Exploring Trade and Race at Old Salem
By Camille Williams
I am a big fan of immersive historical museums, and Old Salem Museums and Gardens in Winston-Salem, North Carolina is an enjoyable example. While the Museum of Early Southern Decorative Arts’ Furr Moravian Gallery introduced me somewhat to the history and objects of this historic town, visiting the numerous restored buildings filled me with a sense of wonder and excitement.
Salem started as a planned colony founded in 1766 by the Moravians, a missionary sect of Protestants from Herrnhut, Germany. The community members who established Salem came by way of Bethlehem, Pennsylvania, the first American Moravian settlement. Rather than primarily exporting agriculture or cash crops, they attracted commerce from regional communities, including with indigenous communities, as a trade center. They specialized in trades such as pottery, tailoring, and metalworking, mastering techniques and aesthetics they carried from across the Atlantic and down that Great Wagon Road.
All non-Moravian visitors had to stay in the Salem Tavern, where everything was billed á la carte, like your least favorite budget airline: tea, brandy, hay for your horse, straw for your bed, etc. Unfriendly to outsiders, the church leadership controlled all daily life and funded international missions. They also oversaw the use of enslaved people. Toward the south end of the historic area lies the restored African Moravian Church museum and African American Graveyard. These structures helped me contemplate how Black Moravians navigated the complexity of their religious-racial identity in Salem. While the church excluded enslaved individuals from baptism, the African American community in Salem built sacred space to cultivate community and resist their dehumanization before and after emancipation.

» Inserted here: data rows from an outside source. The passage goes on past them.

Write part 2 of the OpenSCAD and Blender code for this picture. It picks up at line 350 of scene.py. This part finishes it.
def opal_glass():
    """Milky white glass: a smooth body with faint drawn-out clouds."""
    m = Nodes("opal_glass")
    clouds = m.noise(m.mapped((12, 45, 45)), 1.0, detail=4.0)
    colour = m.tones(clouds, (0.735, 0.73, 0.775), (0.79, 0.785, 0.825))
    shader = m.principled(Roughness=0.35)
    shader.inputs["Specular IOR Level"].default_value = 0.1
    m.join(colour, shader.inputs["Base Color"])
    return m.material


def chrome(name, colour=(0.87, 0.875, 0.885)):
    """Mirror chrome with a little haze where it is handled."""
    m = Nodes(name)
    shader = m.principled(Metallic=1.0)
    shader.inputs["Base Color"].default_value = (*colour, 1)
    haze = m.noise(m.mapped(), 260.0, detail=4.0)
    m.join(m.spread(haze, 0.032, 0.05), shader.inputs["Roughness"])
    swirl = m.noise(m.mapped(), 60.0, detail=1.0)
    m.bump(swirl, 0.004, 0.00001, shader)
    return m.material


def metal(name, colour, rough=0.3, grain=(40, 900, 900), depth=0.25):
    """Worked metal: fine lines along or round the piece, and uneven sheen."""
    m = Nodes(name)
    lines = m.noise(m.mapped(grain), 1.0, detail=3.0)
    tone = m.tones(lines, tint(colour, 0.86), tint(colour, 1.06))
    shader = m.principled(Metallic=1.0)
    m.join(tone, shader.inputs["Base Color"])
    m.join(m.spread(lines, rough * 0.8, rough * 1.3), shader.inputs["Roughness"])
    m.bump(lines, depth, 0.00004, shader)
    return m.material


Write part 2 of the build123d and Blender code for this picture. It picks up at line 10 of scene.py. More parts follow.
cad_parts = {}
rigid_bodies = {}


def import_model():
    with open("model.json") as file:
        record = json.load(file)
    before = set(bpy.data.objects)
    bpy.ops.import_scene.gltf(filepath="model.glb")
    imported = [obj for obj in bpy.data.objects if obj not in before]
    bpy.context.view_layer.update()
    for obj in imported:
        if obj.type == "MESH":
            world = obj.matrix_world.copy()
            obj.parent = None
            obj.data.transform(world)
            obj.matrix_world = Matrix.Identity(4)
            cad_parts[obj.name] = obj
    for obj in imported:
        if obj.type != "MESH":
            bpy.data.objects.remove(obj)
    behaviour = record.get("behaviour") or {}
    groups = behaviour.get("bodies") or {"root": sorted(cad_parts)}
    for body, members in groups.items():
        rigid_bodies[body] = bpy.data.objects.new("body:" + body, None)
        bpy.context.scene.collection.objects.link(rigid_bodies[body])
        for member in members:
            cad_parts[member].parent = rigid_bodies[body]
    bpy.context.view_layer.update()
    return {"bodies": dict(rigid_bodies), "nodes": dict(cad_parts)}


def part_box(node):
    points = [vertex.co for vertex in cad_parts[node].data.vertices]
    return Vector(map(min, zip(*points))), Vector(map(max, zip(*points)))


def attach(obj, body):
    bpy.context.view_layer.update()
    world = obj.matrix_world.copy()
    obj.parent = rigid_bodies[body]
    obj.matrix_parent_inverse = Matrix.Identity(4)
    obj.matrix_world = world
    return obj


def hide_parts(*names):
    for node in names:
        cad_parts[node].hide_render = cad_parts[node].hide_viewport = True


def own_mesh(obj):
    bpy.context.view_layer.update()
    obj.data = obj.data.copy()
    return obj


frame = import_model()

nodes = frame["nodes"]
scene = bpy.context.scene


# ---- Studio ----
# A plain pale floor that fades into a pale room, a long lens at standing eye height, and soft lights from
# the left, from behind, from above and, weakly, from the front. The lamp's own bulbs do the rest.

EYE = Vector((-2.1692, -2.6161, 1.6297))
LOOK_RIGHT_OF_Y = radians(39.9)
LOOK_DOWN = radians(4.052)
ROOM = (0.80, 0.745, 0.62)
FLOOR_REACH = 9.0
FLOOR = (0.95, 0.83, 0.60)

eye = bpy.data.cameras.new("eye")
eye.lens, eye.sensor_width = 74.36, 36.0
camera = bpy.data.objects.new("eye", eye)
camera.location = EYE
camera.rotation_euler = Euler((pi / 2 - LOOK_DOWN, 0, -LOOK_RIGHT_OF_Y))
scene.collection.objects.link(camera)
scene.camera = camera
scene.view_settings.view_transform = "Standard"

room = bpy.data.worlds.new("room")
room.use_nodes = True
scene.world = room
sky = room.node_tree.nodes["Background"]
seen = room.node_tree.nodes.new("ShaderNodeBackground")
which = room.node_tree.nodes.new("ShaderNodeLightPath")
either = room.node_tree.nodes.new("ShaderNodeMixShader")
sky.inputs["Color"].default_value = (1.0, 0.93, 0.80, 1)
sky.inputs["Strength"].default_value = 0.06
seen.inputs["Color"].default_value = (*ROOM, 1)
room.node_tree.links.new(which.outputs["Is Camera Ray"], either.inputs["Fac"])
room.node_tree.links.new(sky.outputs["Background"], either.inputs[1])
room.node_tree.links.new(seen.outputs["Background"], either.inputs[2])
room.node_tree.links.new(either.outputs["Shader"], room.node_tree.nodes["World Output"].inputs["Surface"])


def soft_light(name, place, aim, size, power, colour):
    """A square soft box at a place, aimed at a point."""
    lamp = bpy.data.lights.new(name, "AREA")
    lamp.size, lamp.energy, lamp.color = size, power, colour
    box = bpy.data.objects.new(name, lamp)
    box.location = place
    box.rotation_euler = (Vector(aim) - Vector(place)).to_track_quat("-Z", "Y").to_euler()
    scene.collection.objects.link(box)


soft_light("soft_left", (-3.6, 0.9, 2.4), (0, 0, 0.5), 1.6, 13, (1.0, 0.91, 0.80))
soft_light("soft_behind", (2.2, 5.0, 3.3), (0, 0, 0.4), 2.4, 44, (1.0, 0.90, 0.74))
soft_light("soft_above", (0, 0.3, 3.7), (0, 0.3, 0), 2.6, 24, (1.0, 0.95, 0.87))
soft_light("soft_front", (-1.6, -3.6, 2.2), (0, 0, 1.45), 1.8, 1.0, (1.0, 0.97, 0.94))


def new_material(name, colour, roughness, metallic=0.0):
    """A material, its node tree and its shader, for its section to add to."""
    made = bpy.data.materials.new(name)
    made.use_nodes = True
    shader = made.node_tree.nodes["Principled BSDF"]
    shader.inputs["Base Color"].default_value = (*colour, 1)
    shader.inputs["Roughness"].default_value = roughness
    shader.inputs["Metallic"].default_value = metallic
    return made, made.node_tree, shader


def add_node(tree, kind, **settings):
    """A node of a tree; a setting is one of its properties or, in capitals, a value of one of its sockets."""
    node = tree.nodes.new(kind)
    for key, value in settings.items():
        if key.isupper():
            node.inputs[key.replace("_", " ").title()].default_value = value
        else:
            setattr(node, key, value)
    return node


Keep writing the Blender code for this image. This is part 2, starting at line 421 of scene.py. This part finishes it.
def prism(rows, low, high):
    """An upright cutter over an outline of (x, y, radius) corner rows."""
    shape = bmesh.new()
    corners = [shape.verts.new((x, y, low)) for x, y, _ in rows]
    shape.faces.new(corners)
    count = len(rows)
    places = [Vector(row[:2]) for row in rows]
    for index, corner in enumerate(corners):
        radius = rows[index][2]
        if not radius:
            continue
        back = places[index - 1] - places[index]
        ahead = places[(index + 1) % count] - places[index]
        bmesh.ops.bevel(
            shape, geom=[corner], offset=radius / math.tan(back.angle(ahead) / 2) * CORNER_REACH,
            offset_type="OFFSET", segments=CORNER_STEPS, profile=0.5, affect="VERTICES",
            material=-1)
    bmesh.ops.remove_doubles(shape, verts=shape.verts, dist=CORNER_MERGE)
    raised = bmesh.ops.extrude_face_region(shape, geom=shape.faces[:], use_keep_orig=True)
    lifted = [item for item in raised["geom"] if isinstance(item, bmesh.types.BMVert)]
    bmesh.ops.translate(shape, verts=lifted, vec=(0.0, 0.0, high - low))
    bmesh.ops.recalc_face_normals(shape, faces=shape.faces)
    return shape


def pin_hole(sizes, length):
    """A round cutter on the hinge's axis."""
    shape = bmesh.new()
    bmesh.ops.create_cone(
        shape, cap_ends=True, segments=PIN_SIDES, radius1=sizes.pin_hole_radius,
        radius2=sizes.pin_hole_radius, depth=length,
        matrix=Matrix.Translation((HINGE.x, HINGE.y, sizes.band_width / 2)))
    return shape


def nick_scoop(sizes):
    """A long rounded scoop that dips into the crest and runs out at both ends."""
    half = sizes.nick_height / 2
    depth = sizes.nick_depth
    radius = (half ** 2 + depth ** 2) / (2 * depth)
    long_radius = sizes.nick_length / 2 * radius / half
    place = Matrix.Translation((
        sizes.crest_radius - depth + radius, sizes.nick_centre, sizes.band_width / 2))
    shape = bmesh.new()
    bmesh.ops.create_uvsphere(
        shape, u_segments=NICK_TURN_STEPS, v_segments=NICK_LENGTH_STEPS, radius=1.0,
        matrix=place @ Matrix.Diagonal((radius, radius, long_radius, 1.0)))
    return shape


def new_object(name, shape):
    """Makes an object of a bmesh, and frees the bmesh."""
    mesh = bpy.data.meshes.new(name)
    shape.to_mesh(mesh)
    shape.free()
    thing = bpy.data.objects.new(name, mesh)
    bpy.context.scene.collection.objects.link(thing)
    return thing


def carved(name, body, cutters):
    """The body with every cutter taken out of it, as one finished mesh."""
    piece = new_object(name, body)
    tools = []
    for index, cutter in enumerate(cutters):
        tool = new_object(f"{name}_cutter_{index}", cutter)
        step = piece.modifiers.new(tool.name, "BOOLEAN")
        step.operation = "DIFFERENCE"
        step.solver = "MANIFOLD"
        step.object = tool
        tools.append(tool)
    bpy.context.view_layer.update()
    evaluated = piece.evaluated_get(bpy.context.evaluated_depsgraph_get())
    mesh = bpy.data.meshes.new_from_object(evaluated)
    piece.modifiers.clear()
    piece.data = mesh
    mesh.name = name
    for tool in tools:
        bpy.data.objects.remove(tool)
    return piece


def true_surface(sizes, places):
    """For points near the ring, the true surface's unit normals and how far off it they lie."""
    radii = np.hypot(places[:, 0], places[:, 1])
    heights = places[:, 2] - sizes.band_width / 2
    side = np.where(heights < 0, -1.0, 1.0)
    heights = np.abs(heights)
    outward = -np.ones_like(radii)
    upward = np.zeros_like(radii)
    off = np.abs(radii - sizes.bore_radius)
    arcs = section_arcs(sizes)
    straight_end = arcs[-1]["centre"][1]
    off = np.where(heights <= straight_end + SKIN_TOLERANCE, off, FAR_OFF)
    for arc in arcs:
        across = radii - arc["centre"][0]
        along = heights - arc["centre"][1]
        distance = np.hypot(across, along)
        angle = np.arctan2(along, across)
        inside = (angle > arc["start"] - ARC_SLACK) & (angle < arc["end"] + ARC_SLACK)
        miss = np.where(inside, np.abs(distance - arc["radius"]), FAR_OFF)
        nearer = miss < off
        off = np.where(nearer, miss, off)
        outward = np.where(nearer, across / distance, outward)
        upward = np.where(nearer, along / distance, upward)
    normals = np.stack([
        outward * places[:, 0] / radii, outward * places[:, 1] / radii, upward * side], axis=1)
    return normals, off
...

I was most captivated by the objects and story of the skilled potter Peter Oliver, who purchased his freedom and stayed in Salem afterward. He lived and worked for a time in the Single Brothers’ House, where all free unmarried Moravian men — whether young, old or widowed — lived, worshiped, and apprenticed in different trades. (There was a Single Sisters’ House, too.) We saw many of their pieces on display in the house and in MESDA.


The home of the Vogler family reflects the shift in the town’s trajectory toward a society where industry and capitalism held more sway than the church. I relished conversing about John Vogler’s business tactics with a guide in John Vogler’s silver workshop, where he began servicing the community by repairing clocks. My favorite area, however, was the dining area that displayed some of Mrs. Vogler’s Berlin needlework, a craze that caught on quite early among the women of Old Salem in the mid-1800s.

By 1848, with the establishment of the cotton farming and milling industry, the area of Winston-Salem basically became secular. (Our hotel, the Historic Brookstown Inn, was the site of one of the most formidable textile mills). Touring the preserved streets, businesses, and churches of this former colonial town made its people feel much closer. As both a stranger and a guest in Salem’s living history museums, I loved finding the compelling human stories nestled in these recreations of ordinary life. If I have an excuse to return to Winston-Salem, I’ll look forward to delving deeper into the material world of Old Salem — and to try some Moravian pastries.